Trialist Michael Travis headed the ball down from a corner and Garry Wood pounced, lashing a half volley into the net.

Having pulled a goal back, Montrose's chances were further enhanced when Terry Masson rearranged Sutherland's skeleton for him, the best player on the park departing on a stretcher after an hour.

Montrose continued to have the best of the match as the second half went on, even having a Jonathan Crawford equaliser ruled out for shirt-pulling that was invisible to everyone except the far side linesman.

With two minutes of regulation time left, Sutherland's replacement Craig Gunn controlled the ball and rolled it straight through Campbell into the bottom corner.

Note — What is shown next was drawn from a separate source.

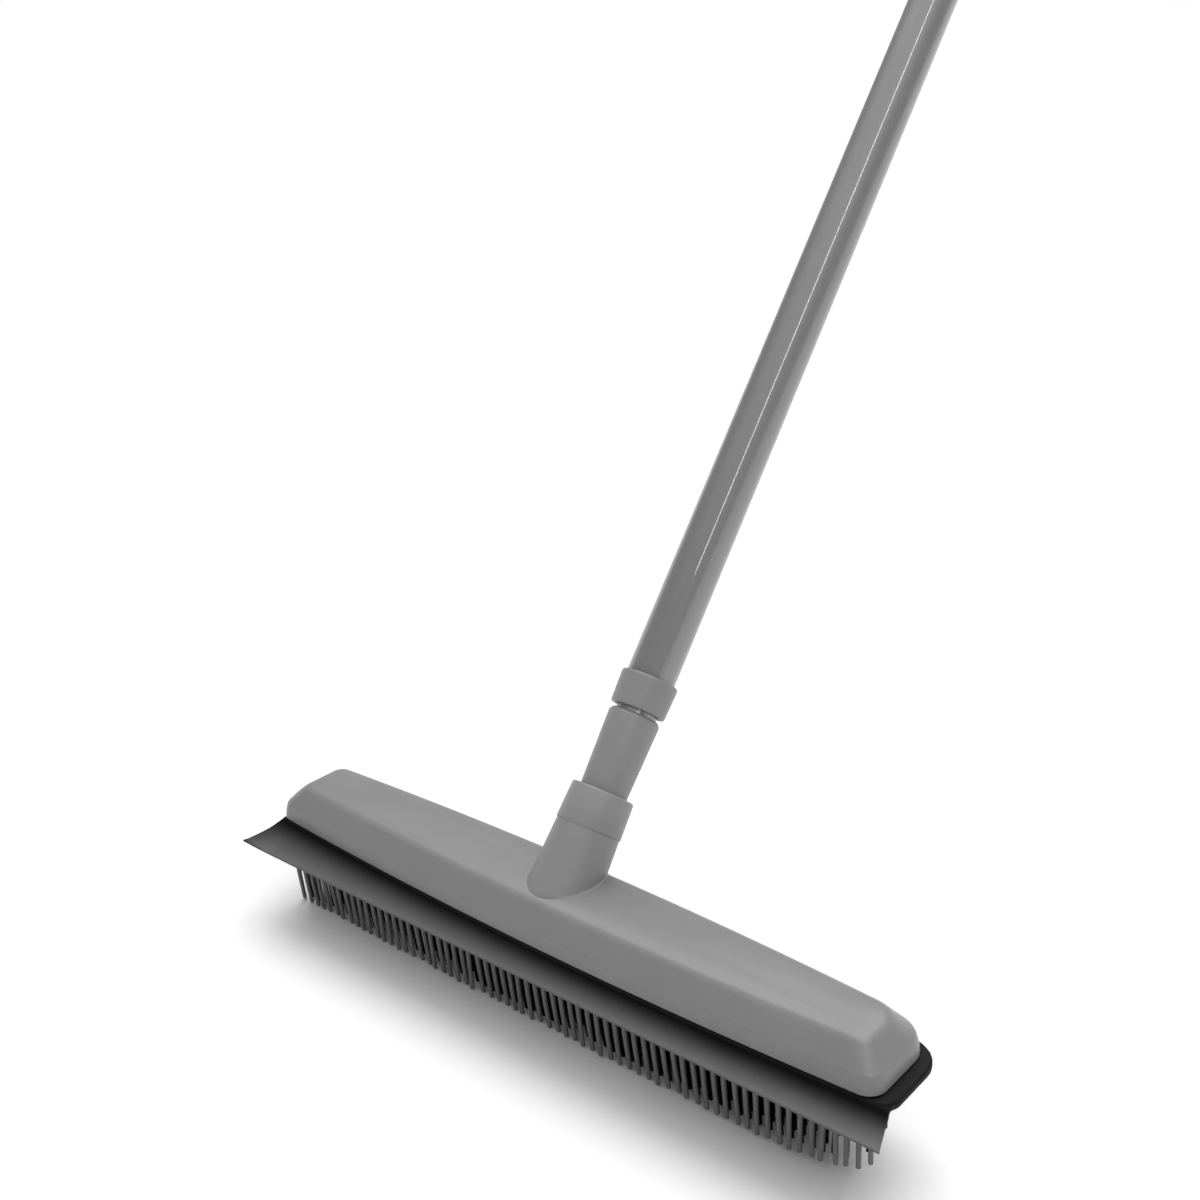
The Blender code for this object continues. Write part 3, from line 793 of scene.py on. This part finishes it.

That was all the encouragement many of Montrose's fans needed to stage a mass exodus, but those who walked out missed Montrose's too-little-too-late final effort from McCord.

Based on their second half performance, Montrose could well have been worth a point. Based on their first half showing, they were barely worth none.

I'm not usually a believer in changing managers mid-season, but something at Montrose needs to change, and rapidly. The side could be bottom of the league if the results of Elgin's and East Stirlingshire's games in hand go against them.

I've also been saying for the last wee while that Montrose have a good squad on paper, but now the tears in that paper can't be ignored. No-one in the defence looks particularly confident, and on days like today Campbell's lack of pace is a liability.

McCord and Deasley aren't the players they were a couple of years ago. Johnston continues to work hard but rarely produces much of note. Garry Wood's workrate is exemplary, but he's given so little to work with that he's continually left stranded.

Still, every cloud has a silver lining - it'll be nice to visit Golspie next February...

Man of the Match: Counting Elgin as well as Montrose players, Shane Sutherland was miles ahead of everyone else up until he was Massoned. Hopefully the injury isn't serious.

From Montrose's point of view, Leighton McIntosh looked bright up until he went off injured. But I'll go for Stuart McKenzie, without whom Montrose would have been dead and buried by half time.